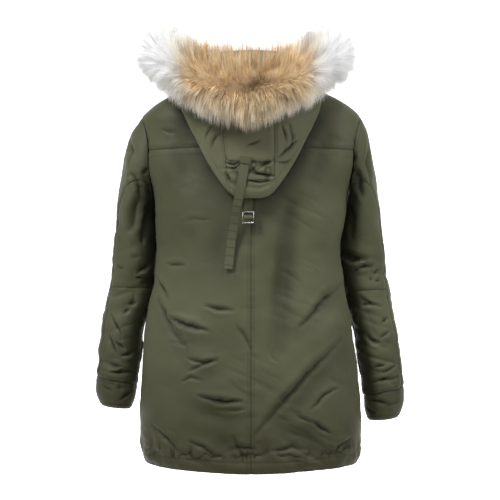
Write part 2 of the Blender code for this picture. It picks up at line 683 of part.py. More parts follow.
def round_edges(obj, width):
    rounding = obj.modifiers.new("rounding", "BEVEL")
    rounding.width = width
    rounding.segments = 1
    rounding.limit_method = "ANGLE"


def build_buckle(collection, cutters, webbing, metal):
    """A square buckle with a middle bar, and the short strap that runs behind its top bar round the middle."""
    x, y, z = BUCKLE_AT
    loop = math.hypot(BUCKLE_THICKNESS, BUCKLE_BAR) / 2 + SEAM_GAP + STRAP_THICKNESS / 2
    across, back = (1.0, 0.0, 0.0), (0.0, -1.0, 0.0)
    path = [
        (np.array([x, y + loop + 0.002, SHORT_STRAP_TOP]), across, back),
        (np.array([x, y + loop, z + BUCKLE_SIZE / 2 + 0.006]), across, back),
        (np.array([x, y + loop, z]), across, back),
    ]
    for degrees in range(-15, -271, -15):
        swing = math.radians(degrees)
        out = np.array([0.0, math.cos(swing), math.sin(swing)])
        path.append((np.array([x, y, z]) + out * loop, across, -out))
    ribbon("strap_short", path, SHORT_STRAP_WIDTH, STRAP_THICKNESS, webbing, collection)
    frame = box("buckle", (x, y, z), (BUCKLE_SIZE, BUCKLE_THICKNESS, BUCKLE_SIZE), metal, collection)
    opening = (BUCKLE_SIZE - 3 * BUCKLE_BAR) / 2
    size = (BUCKLE_SIZE - 2 * BUCKLE_BAR, 0.02, opening)
    for name, sign in (("lower", -1), ("upper", 1)):
        middle = (x, y, z + sign * (opening + BUCKLE_BAR) / 2)
        combine(frame, box(f"buckle_window_{name}", middle, size, metal, cutters), "DIFFERENCE")
    round_edges(frame, 0.0006)


def front_line(step):
    """The middle of the front from the collar's top (0) over the neckline (1) down to the hem (2)."""
    if step <= 1:
        return collar(180.0, COLLAR_HEIGHT * (1 - step))
    return body_smooth(180.0, NECK_LEVEL + (HEM_LEVEL - NECK_LEVEL) * (step - 1))


def front_ribbon(name, offset, depth, width, thickness, material, collection):
    """A strip down the middle of the front. depth is how far in its middle lies, offset how far to the right."""
    steps = list(np.linspace(0.0, 0.98, 3)) + list(np.linspace(1.01, 1.985, 18))
    stations = []
    for point, across, out in path_of([front_line(step) for step in steps]):
        out = -np.array(out)
        stations.append((point - out * depth + np.array([offset, 0, 0]), (1.0, 0.0, 0.0), out))
    return ribbon(name, stations, width, thickness, material, collection)


def build_zip(collection, cutters, webbing, metal):
    """The chain between the fronts, a tape behind each, and the slider with its pull tab, zipped right up."""
    chain_width = 2 * (ZIP_HALF_GAP - SEAM_GAP)
    front_ribbon("zip_chain", 0.0, 0.0016, chain_width, CHAIN_THICKNESS, metal, collection)
    tape_depth = CLOTH + 0.0020 + TAPE_THICKNESS / 2
    for name, side in (("left", -1), ("right", 1)):
        middle = side * (ZIP_HALF_GAP + TAPE_WIDTH / 2)
        front_ribbon(f"zip_tape_{name}", middle, tape_depth, TAPE_WIDTH, TAPE_THICKNESS, webbing, collection)
    top = front_line(0.0)
    seat = front_line(SLIDER_DROP / COLLAR_HEIGHT)
    face = seat[1] + 0.0007 + SLIDER_SIZE[1]
    middle = (0.0, face - SLIDER_SIZE[1] / 2, top[2] - SLIDER_DROP)
    pin = (0.0, face + HINGE_EYE + SEAM_GAP * 2, middle[2] - 0.002)
    slider = box("zip_slider", middle, SLIDER_SIZE, metal, collection)
    lug_x = EYE_WIDTH / 2 + SEAM_GAP + 0.0006
    reach = pin[1] + 0.0014 - face + 0.001
    for name, side in (("left", -1), ("right", 1)):
        lug_at = (side * lug_x, face - 0.001 + reach / 2, pin[2])
        lug = box(f"slider_lug_{name}", lug_at, (0.0012, reach, 0.0032), metal, cutters)
        combine(slider, lug, "UNION")
    combine(slider, rod("slider_pin", pin, HINGE_PIN, 2 * lug_x, metal, cutters), "UNION")
    build_pull(pin, collection, cutters, metal)


def build_pull(pin, collection, cutters, metal):
    """The pull tab, hanging from the slider's pin. Its own origin is on the pin."""
    neck, end = EYE_WIDTH / 2, PULL_WIDTH / 2
    drops = [0.0014, 0.006, 0.011, PULL_LENGTH - 0.002, PULL_LENGTH]
    halves = [neck, neck, end, end, end - 0.002]
    back, front = [], []
    for drop, half in zip(drops, halves):
        for row, y in ((back, -PULL_THICKNESS / 2), (front, PULL_THICKNESS / 2)):
            row.append([np.array([x, y, -drop]) for x in (-half, half)])
    pull = add_object("zip_pull", wall_mesh("zip_pull", np.array(front), np.array(back)), metal, collection)
    pull.location = pin
    eye = rod("pull_eye", pin, HINGE_EYE, EYE_WIDTH, metal, cutters)
    bore = rod("pull_bore", pin, HINGE_PIN + SEAM_GAP, EYE_WIDTH * 2, metal, cutters)
    combine(pull, eye, "UNION")
    combine(pull, bore, "DIFFERENCE")


def build():
    clear_scene()
    collection = bpy.data.collections.new("fur_trimmed_parka")
    cutters = bpy.data.collections.new("cutters")
    for group in (collection, cutters):
        bpy.context.scene.collection.children.link(group)
    cloth = make_material("olive_cloth", (0.105, 0.108, 0.062), 0.62)
    webbing = make_material("olive_webbing", (0.085, 0.086, 0.052), 0.75)
    metal = make_material("zinc_metal", (0.62, 0.62, 0.60), 0.30, 1.0)
    hair = make_material("raccoon_fur", (0.62, 0.50, 0.34), 0.85)
    build_body(collection, cloth)
    build_sleeve("right", 1, RIGHT_SLEEVE, collection, cloth)
    build_sleeve("left", -1, LEFT_SLEEVE, collection, cloth)
    build_collar(collection, cloth)
    build_hood(collection, cloth)
    build_fur(collection, hair)
    build_straps(collection, webbing, cloth)
    build_buckle(collection, cutters, webbing, metal)
    build_zip(collection, cutters, webbing, metal)


build()
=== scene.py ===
"""The fur trimmed parka as it looks: folded cloth on the solids' forms, long fur, straps, buckle, studio."""

import math
from types import SimpleNamespace

import bpy
import numpy as np
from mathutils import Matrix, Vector


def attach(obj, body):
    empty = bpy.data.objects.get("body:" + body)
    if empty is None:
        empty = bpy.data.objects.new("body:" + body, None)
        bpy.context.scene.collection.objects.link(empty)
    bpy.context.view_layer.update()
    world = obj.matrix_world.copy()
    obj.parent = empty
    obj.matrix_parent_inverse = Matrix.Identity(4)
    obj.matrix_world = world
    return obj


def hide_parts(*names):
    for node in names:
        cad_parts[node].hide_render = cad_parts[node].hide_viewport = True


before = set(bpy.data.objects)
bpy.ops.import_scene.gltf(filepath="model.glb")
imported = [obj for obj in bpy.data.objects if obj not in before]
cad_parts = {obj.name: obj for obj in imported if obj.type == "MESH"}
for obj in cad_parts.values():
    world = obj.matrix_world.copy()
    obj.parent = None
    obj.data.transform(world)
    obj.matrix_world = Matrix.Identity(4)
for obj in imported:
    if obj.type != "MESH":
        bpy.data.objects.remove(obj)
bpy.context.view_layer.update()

# Sizes, in metres. +Z up, +Y the way the wearer faces, +X the wearer's right.
CLOTH = 0.003
HOOD_CLOTH = 0.0022
NECK_LEVEL = 0.018
ARMHOLE_TOP = -0.062
ARMHOLE_BOTTOM = -0.2265
ARMHOLE_HALF_DEPTH = 0.072
YOKE_LEVEL = -0.14425
HEM_LEVEL = -0.826
HEM_BAND = 0.026
COLLAR_HEIGHT = 0.055
ZIP_HALF_GAP = 0.0045
HOOD_CLEARANCE = 0.005
FUR_CLEARANCE = 0.003
NECK_TO_FOLD = 0.42
FOLD_TO_EDGE = 0.52
HOOD_END = 166.0
HOOD_PANEL_SEAM = 24.0
HOOD_CROSS_SEAM = 0.66
ELBOW_ROW = 7.3
CUFF_ROW = 12.0
LAST_ROW = 14.0
FUR_SHIFT_X = -0.010
FUR_END = 172.0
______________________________
→ **WHAT YOU ARE ASKED TO DO**:
Pick out and copy the lines of the material that include the word "link".

→ **RESPONSE FOR THIS EXERCISE**:
        bpy.context.scene.collection.children.link(group)
        bpy.context.scene.collection.objects.link(empty)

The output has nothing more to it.